Сегодня утром в ресторане один солдат рассказывал, причем очень громко, что в его казарме два солдата повесились перед отправкой, один из них не хотел оставлять своих четверых детей.
11 сентября.
Ощущение бесконечного досуга; время не имеет больше цены. Иду за телеграммой Бьянки; она просит меня приехать в Кемпер, я поеду. Пишу письма. У меня начинает появляться желание работать, но надо подождать. В «Доме» усатый парень делится своими воспоминаниями о той войне: «Мой первый бош был такой большой, что когда его подобрали и положили на тележку, он не помещался в ней, и пришлось держать его ноги.
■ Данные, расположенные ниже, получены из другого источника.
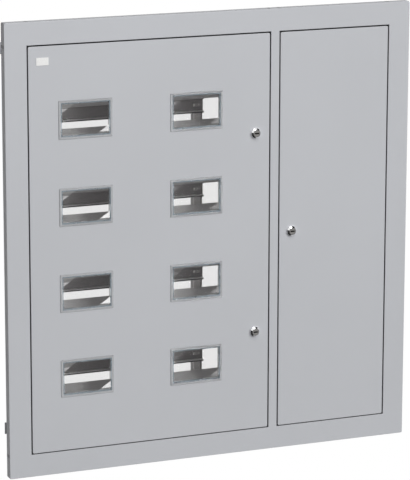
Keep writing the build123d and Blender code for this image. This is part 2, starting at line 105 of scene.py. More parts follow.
# Dark cards round the locks: name, centre, direction that the card faces, width and height
BLACK_FLAGS = (
    ("left_flag", (-1.9, -1.2, -0.30), (1.0, 0.45, 0.0), 2.2, 1.4),
    ("floor_flag", (-0.7, -0.75, -0.98), (0.0, 0.0, 1.0), 2.2, 1.1),
    ("high_flag", (1.60, -0.40, 1.36), (-0.75, 0.12, -0.65), 1.35, 1.35),
)
FLAG_COLOUR = (0.01, 0.01, 0.01, 1.0)

# Range that most of a noise's values lie in, middle of a box or a wall as a share of it, and the bump whose
# heights are in metres
NOISE_RANGE = (0.3, 0.7)
MIDDLE = 0.5
TRUE_HEIGHT = (1.0, 1.0)

# Powder coat: cloudiness, speckle, sheen, orange peel and grain, with how much each changes tone or roughness
COAT_CLOUD, COAT_CLOUD_TONE = (3.5, 3.0), (0.985, 1.015)
COAT_SPECKLE, COAT_SPECKLE_CHANGE = (1400.0, 1.0), 0.035
COAT_SHEEN, COAT_SHEEN_CHANGE = (60.0, 3.0), (-0.04, 0.05)
COAT_PEEL, COAT_PEEL_STRENGTH, COAT_PEEL_DISTANCE = (420.0, 2.0), 0.10, 0.0006
COAT_GRAIN, COAT_GRAIN_STRENGTH, COAT_GRAIN_DISTANCE = (1600.0, 1.0), 0.16, 0.0002
COAT_SPECULAR = 0.3
# Painted shade: a darker coat colour on the folded returns behind the faces
RECESS_FROM = -0.1387
RECESS_SHADE_TONE = 0.80
# Painted shade on the walls of the door gaps: each pair of walls as (axis, middle between them, their
# distance from it), half the width that the shade covers, and its tone
GAP_WALLS = (("X", 0.0, 0.4235), ("X", 0.1485, 0.0115), ("Z", 0.0, 0.4490))
GAP_SHADE_HALF_WIDTH = 0.0036
GAP_SHADE_TONE = 0.5
# Bands across a post's width, as (from, to, tone): painted highlight on the left edge, plain face, painted
# shade on the right bend
POST_HIGHLIGHT_AND_SHADE_BANDS = ((0.005, 0.09, 1.8), (0.09, 0.78, 1.15), (0.78, 0.94, 0.35))

# Zinc plating: rolling lines and spangle, and how many times finer the lines are along each axis
ZINC_LINES, ZINC_LINES_TONE = (60.0, 3.0), (0.9, 1.08)
ZINC_SPANGLE, ZINC_SPANGLE_TONE = (180.0, 2.0), (0.93, 1.05)
ZINC_ROUGHNESS_CHANGE = (-0.08, 0.1)
ZINC_BUMP = (0.15, 0.0002)
ALONG_STRIP = (1.0, 40.0, 40.0)
ALL_WAYS = (1.0, 1.0, 1.0)
# Bands up a rail's height, as (from, to, tone): painted shade at the lower edge, painted highlight on the
# lower lip, painted shade in each of the two steps, painted highlight on the upper edge
RAIL_HIGHLIGHT_AND_SHADE_BANDS = ((-0.1, 0.085, 0.3), (0.085, 0.15, 3.0), (0.15, 0.18, 0.6), (0.86, 0.89, 0.6),
              (0.89, 1.1, 1.4))

# Polished chrome: haze and ripple, how far a head's normals lean forward as on a dome, and its crown darkened
# as a painted dark reflection
CHROME_COLOUR = (0.86, 0.86, 0.87)
CHROME_HAZE, CHROME_TONE, CHROME_ROUGHNESS = (900.0, 2.0), (0.97, 1.03), (0.05, 0.11)
CHROME_RIPPLE, CHROME_BUMP = (300.0, 2.0), (0.03, 0.0003)
HEAD_DOME = 0.35
CROWN_DEPTH, CROWN_PAINTED_REFLECTION_TONE = -0.1473, 0.25
# Thread of the lock barrels, behind the door sheet
BARREL_FROM = -0.1385
BARREL_PITCH = 0.0015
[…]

Меня это так поразило, что при ранении моя кровь не свертывалась».
Мы покупаем синий порошок, который Ольга разводит в воде, в растительном масле и даже в солнцезащитном креме Жеже, она смазывает им стекла, пока я ставлю пластинки и пишу кучу писем. В девять часов мы выходим. Наши окна восхитительно синего цвета; в чудовищных потемках, спотыкаясь о края тротуаров, мы идем в «Дом» и садимся за столик Фернана. В кафе сидят очень красивый грек, испанцы, какая-то непонятная поэтесса-сюрреалистка, заплывшая жиром, но с прелестными глазами, зубами и кожей. Она сотрясалась от ярости, потому что один приятель представил ее двум типам, которых она даже не знала, и потом спросил ее о муже (который вовсе не муж ей, уточнила она). Она ответила что-то неопределенное, а один из этих двух типов сказал: «Мадам ведет речи, которые мне не нравятся». Похоже, это были провокаторы. Она раз двадцать рассказывает свою историю и кажется запуганной. Все эти иностранцы затравлены, многие собираются бежать. Фернан хотел было пригласить нас всех к себе выпить по стаканчику, но побоялся шума и скандала.
12 сентября.
Серое утро. Мусорщики появляются теперь только в 10 часов. Посреди улицы валяется гипсовая статуэтка. Новости все те же: местное продвижение на нашем фронте, сопротивление Варшавы. Письмо Сартра наполнило меня тревогой: он не с авиацией, а с артиллерией; от меня он еще ничего не получал. Мне снова страшно; все отравлено, ужасно.